Steyn storm
Mark Steyn stopped by the Ontario legislature on Monday for just 30 minutes, but his visit was probably the most headline-grabbing testimony before a government committee in memory.
Here's the Toronto Star:
Steyn, whose work is published around the world so he has emerged as something of an international cause celebre for freedom-of-speech, said it was "a drive-by verdict."
"That is the very defining act of a police state: an apparatchik announcing that a citizen is guilty of dissent from state orthodoxy," said the author, accompanied by a dozen supporters, including one clad in a "Viva Steyn" T-shirt.
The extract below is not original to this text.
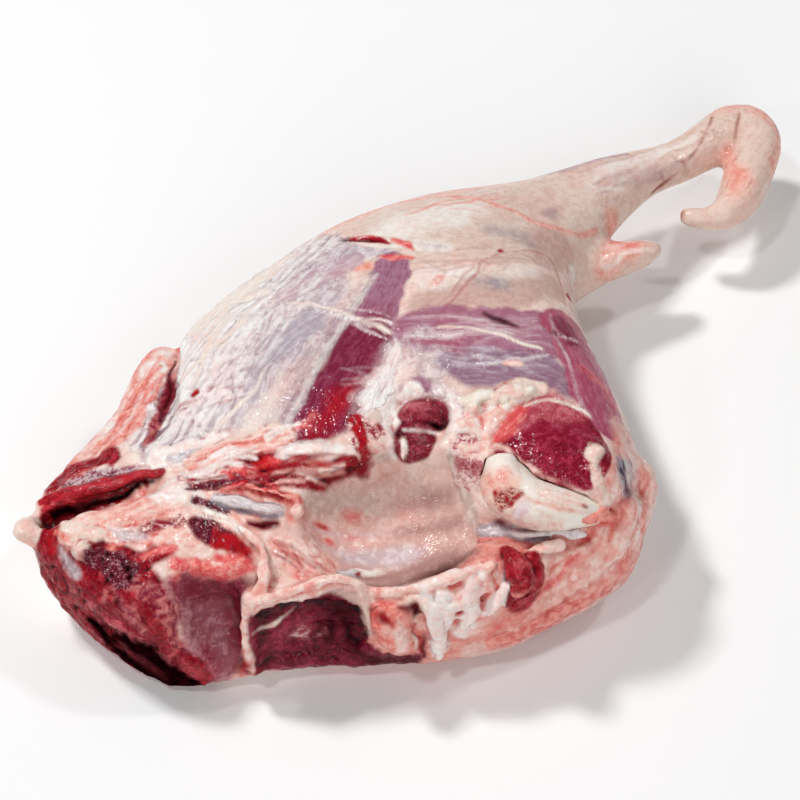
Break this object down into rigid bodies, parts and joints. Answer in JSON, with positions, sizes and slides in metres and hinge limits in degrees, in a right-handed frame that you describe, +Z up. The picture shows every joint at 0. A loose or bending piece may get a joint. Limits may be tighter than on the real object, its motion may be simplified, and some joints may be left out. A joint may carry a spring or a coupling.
{
  "type": "raw leg of lamb",
  "caption": "Whole raw bone-in leg of lamb with the chump and hock left on, lying on its outer side, with the pelvic cavity, cut muscles, fat and sawn aitch bone uppermost.",
  "frame": {"origin": "on the table, under the centre of the whole leg's bounding box", "axes": "+X from the chump end towards the hock, +Y towards the flank side, +Z up, out of the inner side of the leg"},
  "size_m": [0.48, 0.2508, 0.0976],
  "materials": {
    "meat": "wet raw muscle, silverskin and fat",
    "bone": "wet sawn bone, slightly porous"
  },
  "bodies": {
    "root": {"leg": "meat", "aitch_bone": "bone"}
  },
  "joints": []
}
"But here's the point: Maclean's and I have no fear of Barbara Hall, the commission or the tribunal. You're welcome to try and do your worst to us. We have deep pockets, we pushed back and we filled the newspapers with stories about all these wacky cases that Barbara Hall and others are so obsessed about. Like all tinpot bullies, the commission couldn't take the heat and backed down," he said.
"No one was disputing the truth of what I wrote, nobody was arguing that it was libellous or seditious or false, for all of which there would be appropriate legal remedy. In essence, the plaintiffs were arguing that they'd been offended. Well, offensiveness is in the eye of the offended," said Steyn.
"When you subordinate legal principles to ideological fashion, you place genuine liberties in peril and that's the state in Ontario today. If you don't believe in free speech for people you loathe, you don't believe in free speech at all."
the Toronto Sun:
Ontario's Human Rights Commission is made up of "ideological activists" and should be dismantled, author and columnist Mark Steyn told a Queen's Park legislative committee yesterday.
Steyn also referred to commission chairman Barbara Hall as a "commissar."
"I believe in the abolition of the commission, because I believe the commission is nothing but ideological activists," Steyn told the standing committee on government agencies.
"I have no objection to that; I've been accused of that, myself. But I do it on my own dime and I don't see why commissar Hall and her colleagues shouldn't also do it on their own dime."
and the Ottawa Citizen:
Ontario's human rights system is a "laughing stock" and should be abolished, author and firebrand columnist Mark Steyn told a government committee in Toronto yesterday.
"Free societies should not be in the business of criminalizing opinion," Mr. Steyn, a columnist for Maclean's, told members of Ontario's standing committee on government agencies.
"When you go down that road, all you do is lead to the situation that you have in, say, Saudi Arabia. In Saudi Arabia, you can't start a newspaper and print what you think, so if you object to the House of Saud, the only thing you can do is blow stuff up."
(I already cited the National Post.)
There's a lot more on the move; Brian Storseth of Parliament's Justice Committee is reintroducing a motion to review the CHRC's conduct and section 13. I understand that it looks set to pass -- though it's yoked to a Bloc motion to include "social condition" as a grounds of discrimination under the Canadian Human Rights Act. Whatever; this committee isn't writing laws. The point is to have a public, Parliamentary investigation into the corruption and abuse of the CHRC -- starting, in my opinion, with their membership in neo-Nazi organizations like Stormfront and Vanguard.
I'm excited that the momentum for reform is back, and that it's got a toe-hold both in the Ontario and national Parliaments.